Right to participate by virtue of the settlement agreement in In Re Stripper Well.
The Utilities urge that they have a right to participate because of the Stripper Well Settlement Agreement. The Utilities claim that because they will receive restitution-ary payments pursuant to the Stripper Well settlement, they have an interest in the proceeding. In particular, they claim they have an interest in the OHA applying the proper analysis and in correctly assessing the amount Cities Service overcharged. The Utilities suggest that until the settlement in Stripper Well entitled them to restitutionary payments, they did not have a sufficient interest in the proceeding and were justified in not requesting intervention at an earlier date.
Again, this court’s decision in Getty Oil takes any steam out of the Utilities’ argument. The parties seeking intervention in Getty Oil contended that the settlement agreement in Stripper Well “created a legal interest sufficient to support intervention.” 865 F.2d at 276. The court held that
a private nonparty’s interest in some ultimate restitutionary benefit under a remedial plan does not confer a legal right to intervene in the public enforcement action of the Economic Stabilization Act.

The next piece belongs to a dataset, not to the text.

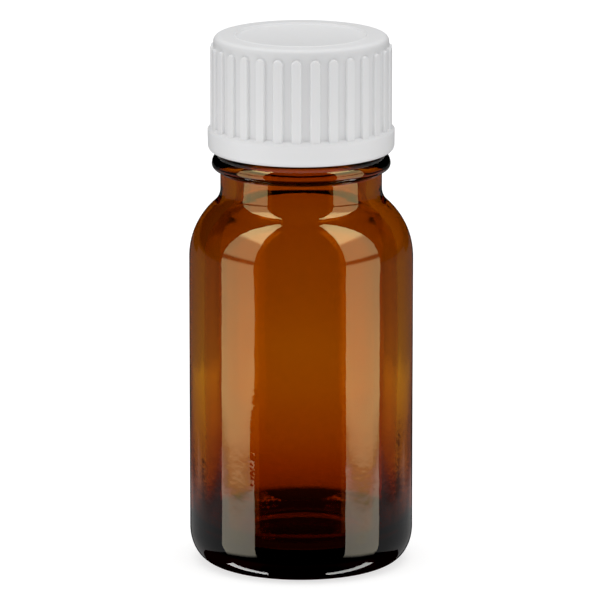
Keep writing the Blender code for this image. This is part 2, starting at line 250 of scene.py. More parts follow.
# The strips: tall softboxes beside the bottle. Heights of lights are above the middle of the picture.
STRIPS = (  # name, side, azimuth, half its spread, height where it starts to narrow
    ("strip_left", -1, 68.9, 20.7, 0.10),
    ("strip_right", 1, 67.2, 20.8, 0.27),
)
STRIP_DISTANCE = 0.5
STRIP_LOW = -0.36
STRIP_HIGH = 1.5
STRIP_EDGE = 0.03  # softness of the edge that narrows, as a share of the width
STRIP_NARROWING = 2.0  # the height in which a strip would narrow to nothing
STRIP_FOOT = (-0.35, -0.25)  # it grows to full brightness between these heights
STRIP_HOOD = (0.36, 0.44)  # it changes to HOOD_GAIN between these heights
HOOD_GAIN = 2.7
STRIP_TIP = (0.9, 1.45)
TIP_GAIN = 0.65
STRIP_JOINT = 0.079  # the dark joint between the upper and the lower softbox
JOINT_DARK = 0.008
JOINT_SOFT = 0.044
JOINT_GAIN = 0.08
NOTCH_WIDTH = 0.12  # the left strip's inner edge is cut back between two heights
NOTCH_EDGE = 0.02
NOTCH_LOW = (-0.1500, -0.1480)
NOTCH_HIGH = (-0.1395, -0.1340)

# The backdrop: lit panels round the back, seen through the glass.
BACKDROP_AZIMUTHS = (120.0, 150.0, 180.0, 210.0, 240.0)
BACKDROP_HALF = 15.0
BACKDROP_DISTANCE = 0.2
BACKDROP_LOW = -0.105
BACKDROP_HIGH = 0.09
BACKDROP_TOP = 0.006  # the side panels' own shade starts at this height
STEEP_PANEL = ("backdrop_neck", 180.0, 0.05, 25.0, -0.030, -0.008)
STEEP_FACING = (0.89, 0.93)  # cosines to the panel's face between which its light stops

# Radiance of the backdrop at heights in metres, straight behind and towards each side.
BACKDROP_MIDDLE = (
    (-0.100, (0.0, 0.0, 0.0)),
    (-0.090, (0.35, 0.30, 0.30)),
    (-0.078, (0.95, 0.90, 0.90)),
    (-0.070, (1.0, 1.0, 1.0)),
    (0.004, (1.0, 1.0, 1.0)),
    (0.012, (0.03, 0.03, 0.03)),
)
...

Nor does a nonparty’s right as a potential claimant for restitution under an Agreement created under the ESA rise to the level of a right to intervention.
Id. In fact, the Stripper Well Agreement specifically states that it “confers no ... enforcement right upon any non-Party.” Id.
In conclusion, in addition to the majority’s holding that the Utilities request to participate was untimely, I would also hold that (1) the Utilities do not have an absolute right to intervene; (2) the Utilities were not members of a class of fuel end users of which PECO was the representative; (3) the Utilities do not fall within the good cause exception for late filing; and (4) any interest the Utilities have in the Stripper Well settlement agreement is not sufficient to overcome their untimely request to participate.
Concurrence Opinion
specially concurring:
I concur fully in the opinion prepared for this court by Judge Becker.